かくして訪れた遊園地。時間より早くついてしまったため、美路人とライオンは2人で乗り物に乗る。ライオンが現れてからイレギュラーなことばかり起きるなかで、ライブペイントを成功させたり東京への出張もこなしたりした美路人はどこか頼もし気な表情だ。その隣で、ライオンが大声で洸人の名前を呼ぶ。
「なんなんだよ、疲れるなぁ」という洸人のつぶやきは、まったくネガティブではない。これまでいろんなことがあった。
大変だった、もっと穏やかに過ごしたかった。でも、あってよかった大切な時間だ。なのに、もしかしたら、このあと愛生に会って、唐突に終わりを迎えるかもしれない…。そんな優しくて複雑な感情がないまぜになった声色、表情だった。
そして、いよいよ対面できるというその瞬間、愛生は警察に捕まってしまう。一方のライオンは、突然走り出てきた牧村(齋藤飛鳥)によって抱きかかえられ、物陰に隠れていた。
散らばっていた折り紙のチューリップを、愛生に会うことを「怖い」と拒んだ美路人が拾っていた。
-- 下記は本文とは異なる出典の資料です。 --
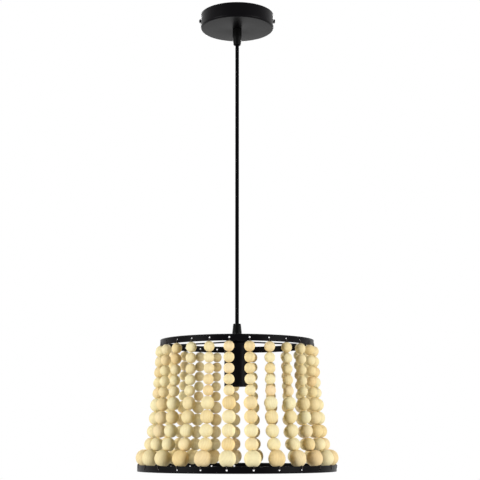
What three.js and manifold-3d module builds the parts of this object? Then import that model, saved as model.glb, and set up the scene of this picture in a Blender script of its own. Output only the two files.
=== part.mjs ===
// A beaded pendant light: a ceiling canopy, a cord, a lampholder in a steel cup, and a shade made of strands
// of wooden beads strung between two punched steel hoops.
// Millimetres, +Z up. The origin is the middle of the ceiling bracket's top face, with the light below it.
// Azimuth 0 is the front, at -Y, and a positive azimuth turns towards +X.

import * as THREE from "three";
import { mergeVertices } from "three/addons/utils/BufferGeometryUtils.js";
import Module from "manifold-3d";

const { degToRad } = THREE.MathUtils;

// Fits
const seatGap = 0.3; // between pieces that rest on each other
const holeGap = 0.5; // radial gap of a fastener, stud or cord in its hole
const cutOverrun = 1; // how far a cutting solid runs past what it cuts

// Ceiling canopy
const canopyDiameter = 120;
const canopyHeight = 24;
const canopyWall = 1.2;
const canopyCorner = 3;

// Ceiling bracket, a strip with both ends folded down
const bracketWidth = 20;
const bracketThickness = 1.6;
const bracketEarHeight = 19;
const bracketEndGap = 1.4; // from the ear to the canopy wall
const bracketSlotWidth = 5.4;
const bracketSlotLength = 24;
const bracketSlotCentre = 34; // from the middle of the strip

// Screws through the canopy wall into the bracket's ears
const canopyScrewDrop = 10; // below the ceiling
const canopyScrewDiameter = 4;
const canopyScrewHeadDiameter = 7;
const canopyScrewHeadHeight = 2.6;
const canopyScrewPoint = 3; // past the ear

// Earth screw on the bracket
const earthScrewDiameter = 3.5;
const earthScrewHeadDiameter = 7;
const earthScrewHeadHeight = 2;
const earthScrewPlace = 12; // from the middle of the strip

// Cord
const cordDiameter = 6;
const cordDrop = 460; // seen between the tips of the two grips
const cordBend = degToRad(20); // the most that the cord bends at a grip
const cordTail = 2; // of the sheath past a grip's stud
const coreDiameter = 1.8;
const coreSpacing = 1.3; // from the cord's middle to each core
const leadReach = 5; // how far a lead runs straight before it turns
const leadSpread = 15; // from the middle of the canopy to the ends of its leads
const leadTipDrop = 1.5; // from the ceiling to the ends of the canopy's leads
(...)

ライオンが、おそらく愛生から習い、愛生のためにつくったチューリップ。
結婚の報告にやって来た愛生に、洸人たちの母(坂井真紀)が贈ったのも、チューリップのネックレスだった。そのとき、庭にもたくさんのチューリップが揺れていたから、きっと美路人にとっても家族の幸せな思い出のそばにある花なのではないか。連行されていく愛生の首には、いまもチューリップのネックレスが揺れていた。